# Clauer IDCAT

## sapastrot

Buenas tardes, soy nuevo en este foro, para ver si alguien me puede solucionar un problema.

Tengo el clauer IDCAT, pero no puedo usarlo, por más que pruebo, una vez instalado, me deja cambiar la palabra de paso, solo puedo escribir la palabra de paso que me han dado, si lo hago queda formateado el lápiiz , i así ya he roto 3 de ellos no hay manera, alguien sabe como hacerlo.

Muchas gracias un saludo- Jordi- Manresa- Barcelona

sapastrot@yahoo.es

----------

## i92guboj

Alguien en este foro creó un howto para los Clauer, no se si te servirá, no entiendo nada del tema, pero me ha venido a la memoria y lo busqué, por si te sirve de algo. El hilo es éste de aquí:

https://forums.gentoo.org/viewtopic-t-575790.html

Suerte  :Wink: 

----------

## sapastrot

No me vale, ya lo habia visto, es todo muy complicado, de todas maneras gracias.

----------

## achaw

Usas GNU/Linux o Gentoo?

----------

## pcmaster

 *sapastrot wrote:*   

> 
> 
> Tengo el clauer IDCAT, pero no puedo usarlo, por más que pruebo, una vez instalado, me deja cambiar la palabra de paso, solo puedo escribir la palabra de paso que me han dado, si lo hago queda formateado el lápiiz , i así ya he roto 3 de ellos no hay manera, alguien sabe como hacerlo.
> 
> sapastrot@yahoo.es

 

Entiendo que cuando intentas cambiar la clave, se formatea el clauer en vez de cambiar la contraseña.

¿Con qué orden intentas cambiarla? Danos más detalles y podremos ver dónde está el fallo.

Por si te sirve, en esta página:

http://www.idcat.net/idcat/ciutada/menu.do?clauer

Puedes bajarte el manual de uso en Linux. ¿lo has leído?

La instalación, en vez de hacerla como pone en el manual, puedes hacerla tal y como explico en el hilo al que ya te han puesto el enlace usando emerge.

----------

## sapastrot

No hay manera de resolver el problema.

Primero : PC, sobremsa.

Segndo.   Windows XP.

Terceo, tengo el Clauer i dmá realizo todo el proceso tal como indican los manuales.

Conectar claur a USB.

Instalar clauer, etccc.

Idioma, etcc.Acepar todas las condiciones, etcc.

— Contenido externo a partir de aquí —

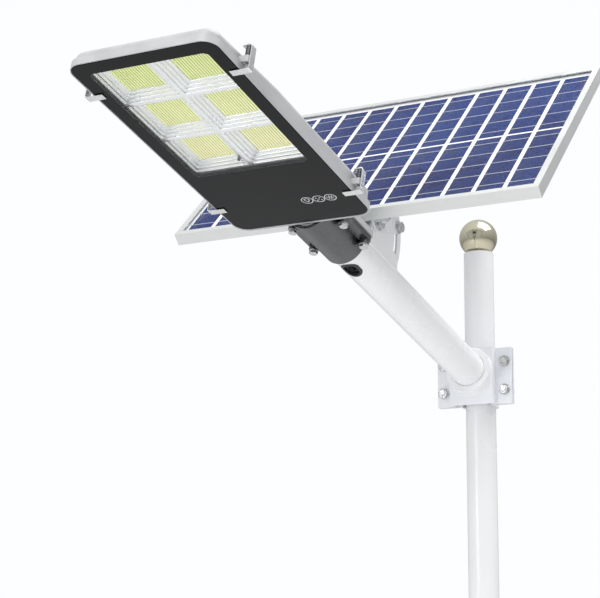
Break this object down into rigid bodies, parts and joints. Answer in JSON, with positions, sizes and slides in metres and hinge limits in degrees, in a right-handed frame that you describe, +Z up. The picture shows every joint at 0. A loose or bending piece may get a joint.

Ahora llega el problema, me indica introducir palabra de pas, etccc, per en lugar de escribir la palabra de pas i luego introduci palabra de pas nueva, imposible, solo sale ventana de palabra de pas i si la escribo se me formatea F.

He llegado a l conclusion de llevar el PC a la tienda i reparar todo, Gracias de nuevo, un saludo. Jordi.

----------

## pcmaster

¿Pero eso te pasa en Windows o en Linux?

¿Has intentado instalarlo en Gentoo usando mi ebuild?

----------

## sapastrot

Me pasa en Windows, e probado el enlace que me mandaste i sigue igual,muy agradacedo por las respuestas, un saludo. Jordi

----------

## Inodoro_Pereyra

Gentoo es una distribución de Linux, nada tiene que ver con Windows Jordi. No es este el lugar correcto para preguntar...

Si bien puede que alguien te pueda solucionar la inquietud, seguramente tendrás mejor suerte en un foro de Windows.

Al menos yo, no tengo windows en ninguna de mis pc, si tuviera que ayudarte, no tengo como, y no debo ser el único.

Salud!

----------